8.13.1       Unless the Corporation consents in writing to the selection of an alternative forum, the Court of Chancery of the State of Delaware (or, if the Court of Chancery does not have jurisdiction, another state court located within the State of Delaware or, if no state court located within the State of Delaware has jurisdiction, the federal district court for the District of Delaware) shall, to the fullest extent permitted by law, be the sole and exclusive forum for (1) any derivative action or proceeding brought on behalf of the Corporation, (2) any action asserting a claim of breach of a fiduciary duty owed by any current or former director, officer, other employee or stockholder of the Corporation to the Corporation or the Corporation’s stockholders (including any claim alleging aiding and abetting of such breach of fiduciary duty), (3) any action asserting a claim arising pursuant to any provision of the DGCL, the Certificate of Incorporation or these Bylaws or as to which the DGCL confers jurisdiction on the Court of Chancery of the State of Delaware, (4) any action asserting a claim governed by the internal affairs doctrine or (5) any other action asserting an “internal corporate claim” (as that term is defined in Section 115 of the DGCL).

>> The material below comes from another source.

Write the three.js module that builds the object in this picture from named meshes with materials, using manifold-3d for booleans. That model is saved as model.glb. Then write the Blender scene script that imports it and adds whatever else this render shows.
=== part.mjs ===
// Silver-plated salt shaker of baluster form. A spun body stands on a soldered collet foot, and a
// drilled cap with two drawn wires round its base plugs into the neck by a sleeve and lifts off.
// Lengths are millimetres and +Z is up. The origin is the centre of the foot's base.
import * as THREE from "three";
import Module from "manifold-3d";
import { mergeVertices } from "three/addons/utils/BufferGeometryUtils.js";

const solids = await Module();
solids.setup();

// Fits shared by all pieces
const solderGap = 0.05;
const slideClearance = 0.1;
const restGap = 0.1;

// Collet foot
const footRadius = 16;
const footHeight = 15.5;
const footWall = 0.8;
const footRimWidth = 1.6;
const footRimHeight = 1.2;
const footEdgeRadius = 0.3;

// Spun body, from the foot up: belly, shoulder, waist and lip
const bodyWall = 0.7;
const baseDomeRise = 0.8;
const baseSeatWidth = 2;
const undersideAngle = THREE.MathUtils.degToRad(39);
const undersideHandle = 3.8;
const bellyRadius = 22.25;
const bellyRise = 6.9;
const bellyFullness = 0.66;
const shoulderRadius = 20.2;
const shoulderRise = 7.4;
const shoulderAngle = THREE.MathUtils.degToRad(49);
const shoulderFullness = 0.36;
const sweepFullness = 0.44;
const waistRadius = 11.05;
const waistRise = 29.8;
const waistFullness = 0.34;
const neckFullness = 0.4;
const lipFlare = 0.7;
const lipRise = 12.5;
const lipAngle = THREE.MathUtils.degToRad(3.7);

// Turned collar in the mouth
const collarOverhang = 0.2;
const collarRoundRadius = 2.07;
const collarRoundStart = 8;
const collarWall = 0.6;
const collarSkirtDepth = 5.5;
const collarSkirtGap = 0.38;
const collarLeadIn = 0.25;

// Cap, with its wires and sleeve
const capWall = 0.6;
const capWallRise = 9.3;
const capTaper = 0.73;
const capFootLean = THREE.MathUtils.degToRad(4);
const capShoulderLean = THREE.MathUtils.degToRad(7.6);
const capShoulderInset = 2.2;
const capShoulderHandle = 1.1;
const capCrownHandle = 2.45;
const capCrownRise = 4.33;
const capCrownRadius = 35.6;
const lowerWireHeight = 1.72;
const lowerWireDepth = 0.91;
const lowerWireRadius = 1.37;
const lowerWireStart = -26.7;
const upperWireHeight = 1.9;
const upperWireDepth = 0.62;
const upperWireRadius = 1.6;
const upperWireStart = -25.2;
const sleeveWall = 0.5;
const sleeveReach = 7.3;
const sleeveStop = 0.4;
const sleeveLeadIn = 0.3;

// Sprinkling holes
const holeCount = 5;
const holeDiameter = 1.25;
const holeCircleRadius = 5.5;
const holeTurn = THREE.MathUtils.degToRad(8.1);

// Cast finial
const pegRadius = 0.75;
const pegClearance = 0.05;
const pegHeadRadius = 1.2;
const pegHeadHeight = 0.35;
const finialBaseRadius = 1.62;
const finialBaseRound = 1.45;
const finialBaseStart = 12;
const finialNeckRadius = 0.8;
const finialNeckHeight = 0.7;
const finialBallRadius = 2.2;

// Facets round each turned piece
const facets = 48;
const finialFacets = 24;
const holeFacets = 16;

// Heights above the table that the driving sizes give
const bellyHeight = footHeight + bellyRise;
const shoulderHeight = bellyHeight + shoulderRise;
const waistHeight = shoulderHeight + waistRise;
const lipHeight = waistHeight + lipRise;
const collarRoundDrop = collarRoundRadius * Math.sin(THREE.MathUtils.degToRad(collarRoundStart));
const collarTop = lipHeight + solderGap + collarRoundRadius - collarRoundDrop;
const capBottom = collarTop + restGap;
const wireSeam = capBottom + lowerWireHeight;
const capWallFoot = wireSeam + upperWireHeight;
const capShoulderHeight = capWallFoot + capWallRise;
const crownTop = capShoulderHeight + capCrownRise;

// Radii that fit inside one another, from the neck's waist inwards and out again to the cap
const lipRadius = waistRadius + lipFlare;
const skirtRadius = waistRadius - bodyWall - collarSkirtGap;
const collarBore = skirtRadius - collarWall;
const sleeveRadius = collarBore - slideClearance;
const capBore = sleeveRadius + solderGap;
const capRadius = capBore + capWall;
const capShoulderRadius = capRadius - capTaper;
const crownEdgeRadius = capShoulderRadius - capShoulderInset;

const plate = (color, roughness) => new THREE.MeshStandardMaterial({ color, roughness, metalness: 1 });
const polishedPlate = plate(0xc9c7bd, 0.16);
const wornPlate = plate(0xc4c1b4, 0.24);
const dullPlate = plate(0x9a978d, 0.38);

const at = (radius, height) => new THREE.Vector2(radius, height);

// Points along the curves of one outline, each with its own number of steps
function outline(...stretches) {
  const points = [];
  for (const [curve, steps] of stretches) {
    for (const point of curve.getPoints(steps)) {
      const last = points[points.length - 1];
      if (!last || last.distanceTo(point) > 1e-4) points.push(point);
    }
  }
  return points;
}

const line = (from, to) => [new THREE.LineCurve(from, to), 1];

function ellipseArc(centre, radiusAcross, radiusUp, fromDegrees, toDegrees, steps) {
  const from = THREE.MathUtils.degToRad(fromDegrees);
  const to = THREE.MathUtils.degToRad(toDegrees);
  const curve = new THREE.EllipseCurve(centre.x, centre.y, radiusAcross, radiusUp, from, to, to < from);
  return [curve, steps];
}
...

Any person or entity purchasing or otherwise acquiring or holding any interest in shares of capital stock of the Corporation shall be deemed to have notice of and consented to the provisions of this Section 8.13.

 

8.13.2       If any action or proceeding the subject matter of which is within the scope of Subsection 8.13.1 of these Bylaws is filed in a court other than in accordance with the above provision (a "Foreign Action") in the name of any stockholder, such stockholder shall be deemed to have consented to (a) the personal jurisdiction of the state and federal courts located within the State of Delaware in connection with any action brought in any such court to enforce Subsection 8.13.1 of these Bylaws (an "FSC Enforcement Action") and (b) having service of process made upon such stockholder in any such FSC Enforcement Action by service upon such stockholder’s counsel in the Foreign Action as agent for such stockholder.